On this day · 21 January 1976
45 sec read

Two needle-nosed jets lifted off from London and Paris at the same moment, carrying paying passengers faster than sound.

Verified · Intrepid Museum

On January 21, 1976, the era of supersonic passenger travel began with deliberate symmetry. A British Airways Concorde left London Heathrow and an Air France Concorde left Paris at the same hour, ending a twelve-year Anglo-French collaboration that had often looked like it might never fly.

The inaugural routes were not the famous transatlantic dashes that came later. London’s flight headed for Bahrain in the Persian Gulf; Paris aimed for Rio de Janeiro by way of Dakar in West Africa. Cruising above twice the speed of sound, Concorde could cover those distances in a fraction of the usual time, its slender fuselage and drooping nose unmistakable on any runway.

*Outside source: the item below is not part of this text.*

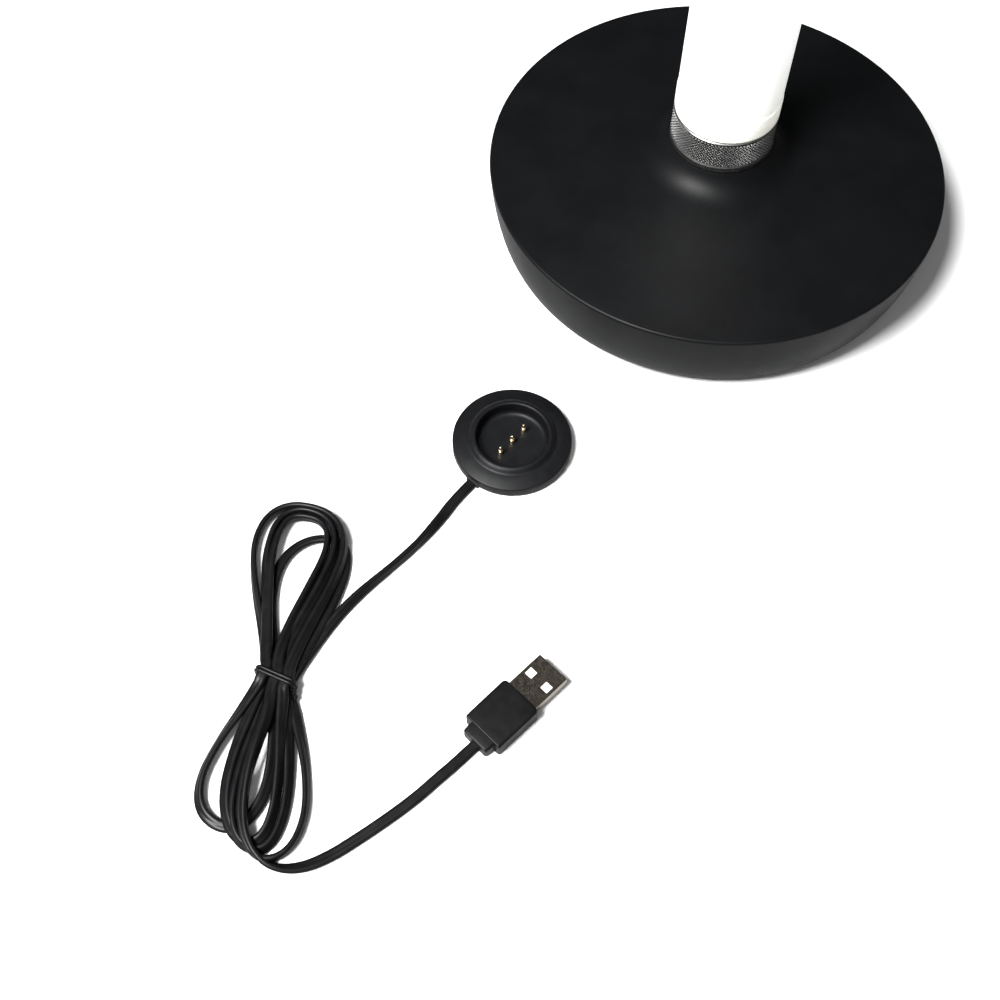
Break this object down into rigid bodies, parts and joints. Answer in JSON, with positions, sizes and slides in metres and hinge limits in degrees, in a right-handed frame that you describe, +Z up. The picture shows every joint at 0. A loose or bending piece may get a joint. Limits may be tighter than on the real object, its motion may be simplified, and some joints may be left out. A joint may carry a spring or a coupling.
{
  "type": "rechargeable led light tube",
  "caption": "Cordless light tube: opal LED cylinder on a weighted round black base with a knurled dimmer collar, and its magnetic charging lead with a flat cord tied in a hank.",
  "frame": {"origin": "on the lamp's axis, at the surface that it stands on", "axes": "+Z up along the light tube; the charging lead lies towards -X and -Y"},
  "size_m": [0.2538, 0.3345, 0.3312],
  "materials": {
    "base_coat": "satin",
    "knurled_steel": "knurled, satin",
    "opal_diffuser": "translucent opal, lit from inside",
    "aluminium": "machined",
    "zinc_steel": "zinc plated",
    "plate_black": "matt powder coat",
    "rubber_black": "matt",
    "battery_wrap": "shrink wrap",
    "abs_black": "fine moulded texture",
    "white_plastic": "moulded",
    "board_green": "solder mask",
    "board_white": "white solder mask",
    "chip_black": "epoxy",
    "led_phosphor": "phosphor gel",
    "gold_plate": "gold plated",
    "nickel_shell": "nickel plated, drawn",
    "magnet": "nickel plated",
    "cord_jacket": "satin PVC jacket",
    "puck_abs": "fine satin"
  },
  "bodies": {
    "base": {"base_housing": "base_coat", "ballast_ring": "zinc_steel", "ballast_screws": "zinc_steel", "bottom_plate": "plate_black", "plate_posts": "zinc_steel", "plate_screws": "zinc_steel", "foot_pads": "rubber_black", "battery_cells": "battery_wrap", "battery_cradle": "abs_black", "control_board": "board_green", "board_parts": "chip_black", "board_screws": "zinc_steel", "tube_socket": "white_plastic", "socket_contacts": "gold_plate", "collar_washer": "white_plastic", "retaining_clip": "zinc_steel", "dock_cup": "abs_black", "dock_contacts": "gold_plate", "dock_magnet": "magnet"},
    "collar": {"knurled_collar": "knurled_steel", "collar_magnet_ring": "magnet"},
    "light_tube": {"tube_ferrule": "aluminium", "ferrule_seal": "rubber_black", "contact_block": "white_plastic", "tube_contacts": "gold_plate", "diffuser_tube": "opal_diffuser", "end_cap": "opal_diffuser", "led_mast": "aluminium", "mast_foot": "aluminium", "mast_screws": "zinc_steel", "mast_spider": "white_plastic", "led_strips": "board_white", "led_chips": "led_phosphor"},
    "charging_lead": {"puck_cover": "puck_abs", "puck_base": "puck_abs", "puck_board": "board_green", "puck_magnet": "magnet", "puck_grommet": "rubber_black", "pogo_barrels": "gold_plate", "pogo_spring_a": "gold_plate", "pogo_spring_b": "gold_plate", "pogo_spring_c": "gold_plate", "cord_puck_lead": "cord_jacket", "cord_hank": "cord_jacket", "hank_tie": "cord_jacket", "cord_plug_lead": "cord_jacket", "plug_overmould": "cord_jacket", "plug_strain_relief": "cord_jacket", "plug_shell": "nickel_shell", "plug_tongue": "white_plastic", "plug_contacts": "gold_plate"},
    "pin_a": {"pogo_pin_a": "gold_plate"},
    "pin_b": {"pogo_pin_b": "gold_plate"},
    "pin_c": {"pogo_pin_c": "gold_plate"}
  },
  "joints": [
    {"name": "collar_turn", "type": "hinge", "parent": "base", "child": "collar", "pos_m": [0, 0, 0.053], "axis": [0, 0, 1], "range_deg": [-150, 150]},
    {"name": "tube_lift", "type": "slide", "parent": "base", "child": "light_tube", "axis": [0, 0, 1], "range_m": [0, 0.02]},
    {"name": "lead_lift", "type": "slide", "parent": "base", "child": "charging_lead", "axis": [0, 0, 1], "range_m": [0, 0.03]},
    {"name": "pin_a_press", "type": "slide", "parent": "charging_lead", "child": "pin_a", "axis": [0, 0, -1], "range_m": [0, 0.0011], "stiffness_N_per_m": 400, "springref_m": -0.0005, "deforming": ["pogo_spring_a"]},
    {"name": "pin_b_press", "type": "slide", "parent": "charging_lead", "child": "pin_b", "axis": [0, 0, -1], "range_m": [0, 0.0011], "stiffness_N_per_m": 400, "springref_m": -0.0005, "deforming": ["pogo_spring_b"]},
    {"name": "pin_c_press", "type": "slide", "parent": "charging_lead", "child": "pin_c", "axis": [0, 0, -1], "range_m": [0, 0.0011], "stiffness_N_per_m": 400, "springref_m": -0.0005, "deforming": ["pogo_spring_c"]}
  ]
}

New York and Washington services followed in the months and years after. For a quarter-century, Concorde remained the only way ordinary ticket-holders could outrun the sound of their own engines, until the fleet retired in 2003.

1976
service began
Mach 2
cruise speed

Sources & references

2 references

Well-established. Corroborated by 2 independent sources.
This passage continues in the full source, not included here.